• GIVEN DATA:
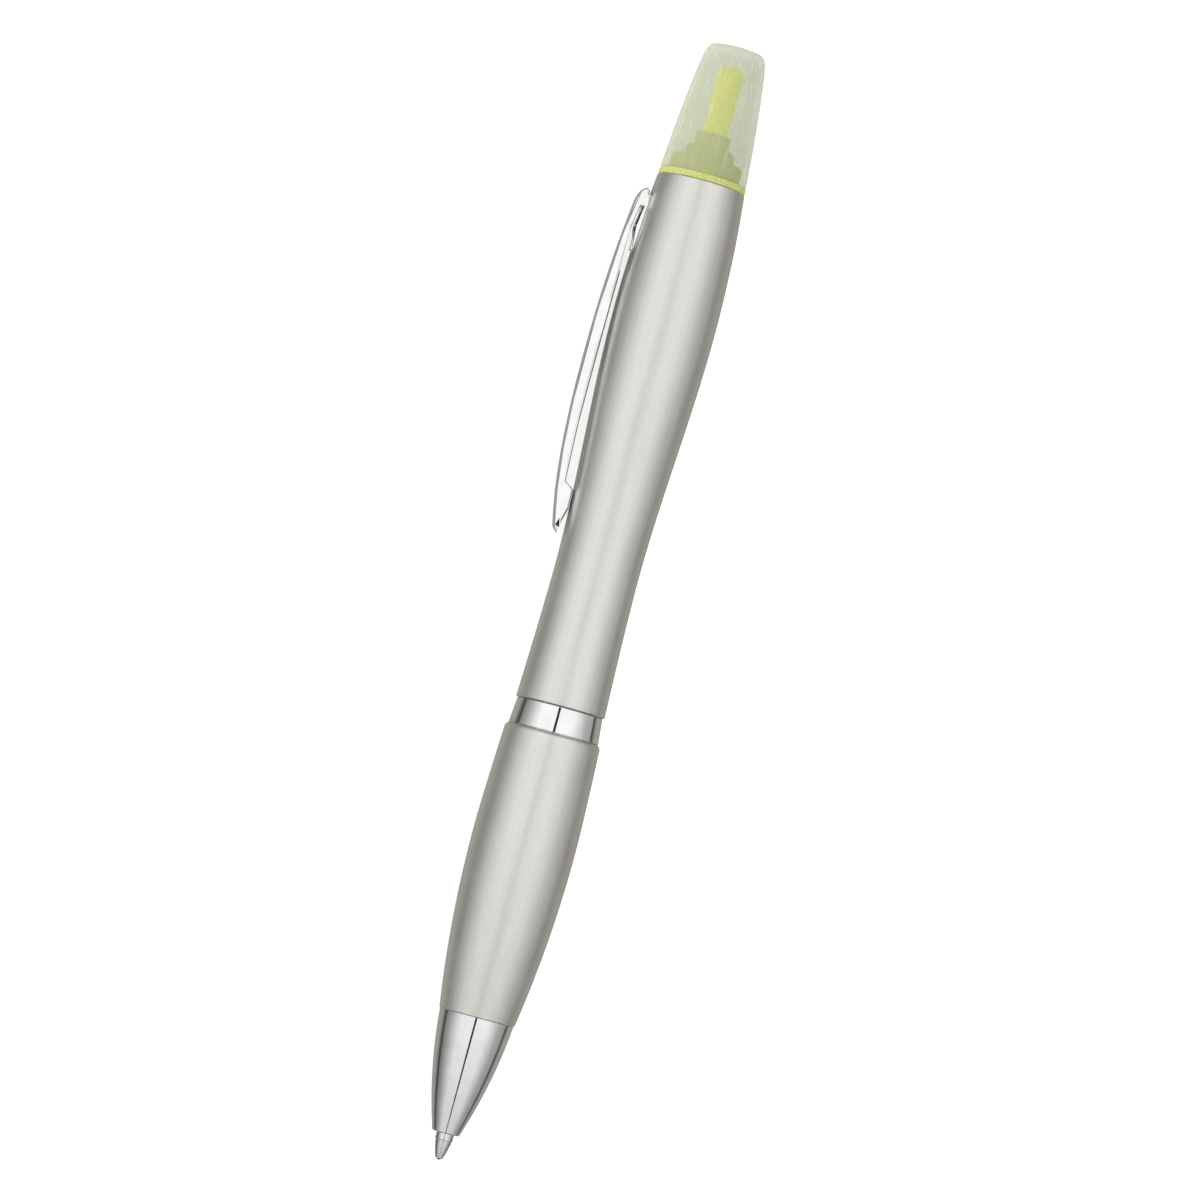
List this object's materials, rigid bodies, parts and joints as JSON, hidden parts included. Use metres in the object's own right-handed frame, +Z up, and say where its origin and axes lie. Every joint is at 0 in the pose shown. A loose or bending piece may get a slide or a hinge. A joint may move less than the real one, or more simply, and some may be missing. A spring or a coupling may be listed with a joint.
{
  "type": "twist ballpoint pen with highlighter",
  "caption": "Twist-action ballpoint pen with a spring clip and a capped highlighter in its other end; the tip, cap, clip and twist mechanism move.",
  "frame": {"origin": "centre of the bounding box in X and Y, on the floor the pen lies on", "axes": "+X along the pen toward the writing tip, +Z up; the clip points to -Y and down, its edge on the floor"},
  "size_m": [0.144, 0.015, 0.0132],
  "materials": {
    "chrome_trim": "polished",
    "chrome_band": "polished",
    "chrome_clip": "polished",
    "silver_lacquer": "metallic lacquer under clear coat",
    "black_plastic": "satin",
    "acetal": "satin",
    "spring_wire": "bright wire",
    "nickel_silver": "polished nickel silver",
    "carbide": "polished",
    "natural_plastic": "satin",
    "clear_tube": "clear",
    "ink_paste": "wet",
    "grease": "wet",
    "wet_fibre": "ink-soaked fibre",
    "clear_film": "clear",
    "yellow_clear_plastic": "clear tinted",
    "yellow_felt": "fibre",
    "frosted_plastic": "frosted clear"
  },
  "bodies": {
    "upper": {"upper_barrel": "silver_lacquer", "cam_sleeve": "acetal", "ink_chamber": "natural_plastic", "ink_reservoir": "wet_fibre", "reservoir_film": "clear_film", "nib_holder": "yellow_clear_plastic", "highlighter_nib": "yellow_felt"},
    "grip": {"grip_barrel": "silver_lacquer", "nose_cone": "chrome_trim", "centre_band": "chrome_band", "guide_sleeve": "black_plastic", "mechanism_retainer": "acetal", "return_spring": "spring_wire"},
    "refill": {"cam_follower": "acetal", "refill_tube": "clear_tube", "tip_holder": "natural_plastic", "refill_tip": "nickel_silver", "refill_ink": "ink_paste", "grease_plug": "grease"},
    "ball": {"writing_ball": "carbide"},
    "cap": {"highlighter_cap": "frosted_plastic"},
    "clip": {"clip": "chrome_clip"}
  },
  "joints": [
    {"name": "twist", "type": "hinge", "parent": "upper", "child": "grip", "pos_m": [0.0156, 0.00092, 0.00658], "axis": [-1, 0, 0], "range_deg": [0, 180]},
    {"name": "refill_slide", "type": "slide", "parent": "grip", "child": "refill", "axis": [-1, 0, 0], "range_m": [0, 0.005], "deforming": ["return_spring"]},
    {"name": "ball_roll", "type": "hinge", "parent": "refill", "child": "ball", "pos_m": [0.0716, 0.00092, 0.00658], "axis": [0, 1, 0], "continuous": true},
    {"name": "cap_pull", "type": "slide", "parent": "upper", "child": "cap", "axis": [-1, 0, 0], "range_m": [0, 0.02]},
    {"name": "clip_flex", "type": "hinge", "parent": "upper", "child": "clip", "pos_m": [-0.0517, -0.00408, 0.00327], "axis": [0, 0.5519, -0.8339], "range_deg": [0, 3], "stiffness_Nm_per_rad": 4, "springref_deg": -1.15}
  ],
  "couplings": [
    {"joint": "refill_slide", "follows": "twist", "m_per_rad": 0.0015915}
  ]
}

• DIRECTIONS FOR THIS TASK: Write out the entire listing exactly.

• FINISHED ANSWER:
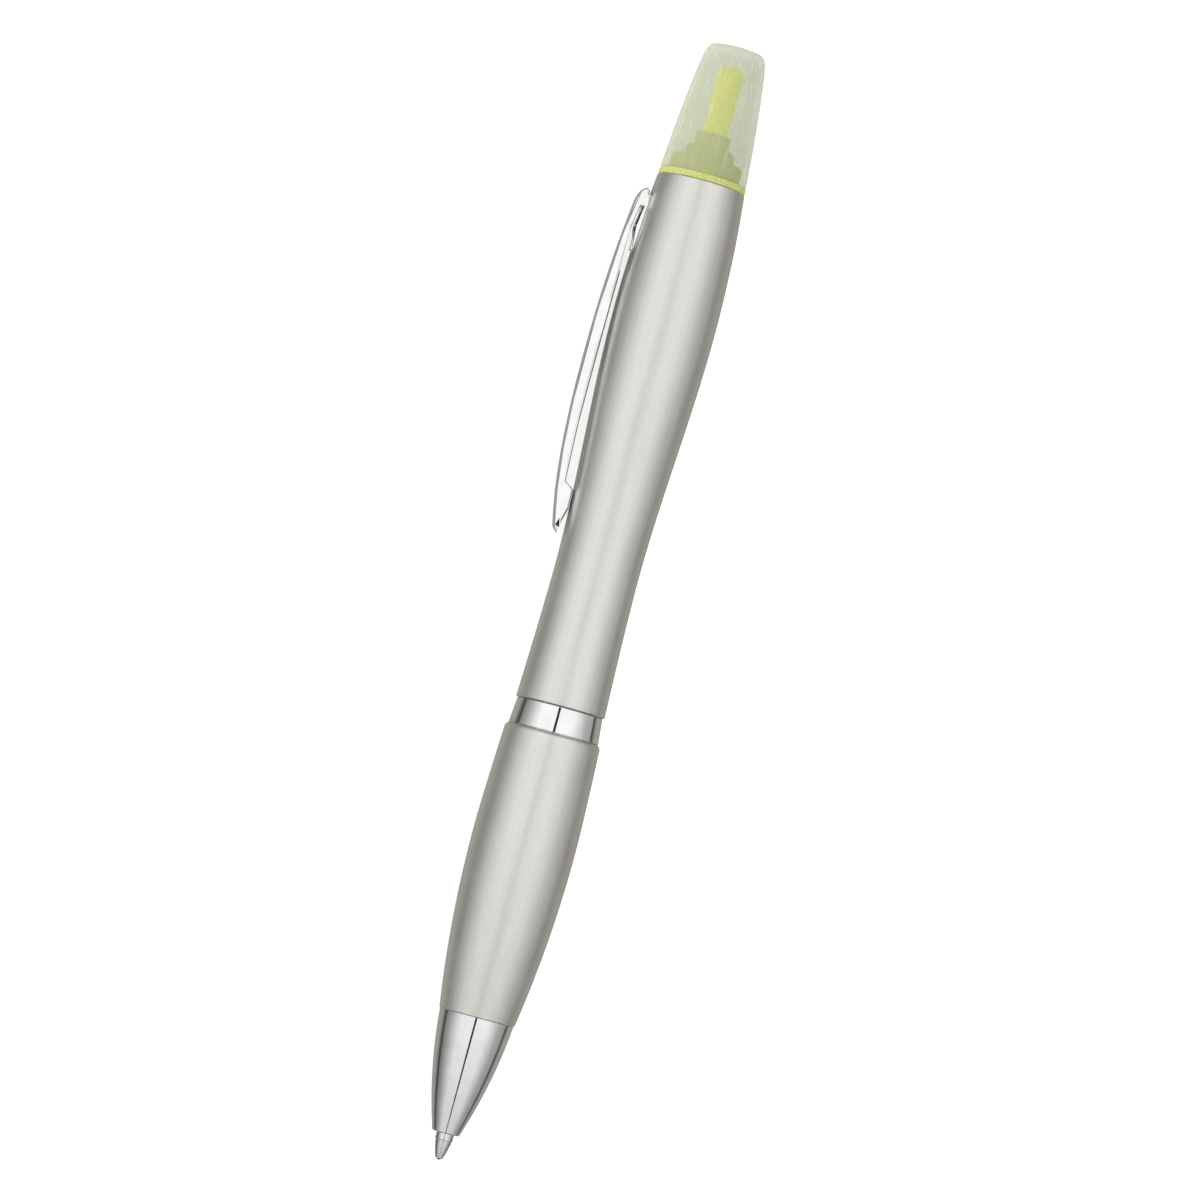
List this object's materials, rigid bodies, parts and joints as JSON, hidden parts included. Use metres in the object's own right-handed frame, +Z up, and say where its origin and axes lie. Every joint is at 0 in the pose shown. A loose or bending piece may get a slide or a hinge. A joint may move less than the real one, or more simply, and some may be missing. A spring or a coupling may be listed with a joint.
{
  "type": "twist ballpoint pen with highlighter",
  "caption": "Twist-action ballpoint pen with a spring clip and a capped highlighter in its other end; the tip, cap, clip and twist mechanism move.",
  "frame": {"origin": "centre of the bounding box in X and Y, on the floor the pen lies on", "axes": "+X along the pen toward the writing tip, +Z up; the clip points to -Y and down, its edge on the floor"},
  "size_m": [0.144, 0.015, 0.0132],
  "materials": {
    "chrome_trim": "polished",
    "chrome_band": "polished",
    "chrome_clip": "polished",
    "silver_lacquer": "metallic lacquer under clear coat",
    "black_plastic": "satin",
    "acetal": "satin",
    "spring_wire": "bright wire",
    "nickel_silver": "polished nickel silver",
    "carbide": "polished",
    "natural_plastic": "satin",
    "clear_tube": "clear",
    "ink_paste": "wet",
    "grease": "wet",
    "wet_fibre": "ink-soaked fibre",
    "clear_film": "clear",
    "yellow_clear_plastic": "clear tinted",
    "yellow_felt": "fibre",
    "frosted_plastic": "frosted clear"
  },
  "bodies": {
    "upper": {"upper_barrel": "silver_lacquer", "cam_sleeve": "acetal", "ink_chamber": "natural_plastic", "ink_reservoir": "wet_fibre", "reservoir_film": "clear_film", "nib_holder": "yellow_clear_plastic", "highlighter_nib": "yellow_felt"},
    "grip": {"grip_barrel": "silver_lacquer", "nose_cone": "chrome_trim", "centre_band": "chrome_band", "guide_sleeve": "black_plastic", "mechanism_retainer": "acetal", "return_spring": "spring_wire"},
    "refill": {"cam_follower": "acetal", "refill_tube": "clear_tube", "tip_holder": "natural_plastic", "refill_tip": "nickel_silver", "refill_ink": "ink_paste", "grease_plug": "grease"},
    "ball": {"writing_ball": "carbide"},
    "cap": {"highlighter_cap": "frosted_plastic"},
    "clip": {"clip": "chrome_clip"}
  },
  "joints": [
    {"name": "twist", "type": "hinge", "parent": "upper", "child": "grip", "pos_m": [0.0156, 0.00092, 0.00658], "axis": [-1, 0, 0], "range_deg": [0, 180]},
    {"name": "refill_slide", "type": "slide", "parent": "grip", "child": "refill", "axis": [-1, 0, 0], "range_m": [0, 0.005], "deforming": ["return_spring"]},
    {"name": "ball_roll", "type": "hinge", "parent": "refill", "child": "ball", "pos_m": [0.0716, 0.00092, 0.00658], "axis": [0, 1, 0], "continuous": true},
    {"name": "cap_pull", "type": "slide", "parent": "upper", "child": "cap", "axis": [-1, 0, 0], "range_m": [0, 0.02]},
    {"name": "clip_flex", "type": "hinge", "parent": "upper", "child": "clip", "pos_m": [-0.0517, -0.00408, 0.00327], "axis": [0, 0.5519, -0.8339], "range_deg": [0, 3], "stiffness_Nm_per_rad": 4, "springref_deg": -1.15}
  ],
  "couplings": [
    {"joint": "refill_slide", "follows": "twist", "m_per_rad": 0.0015915}
  ]
}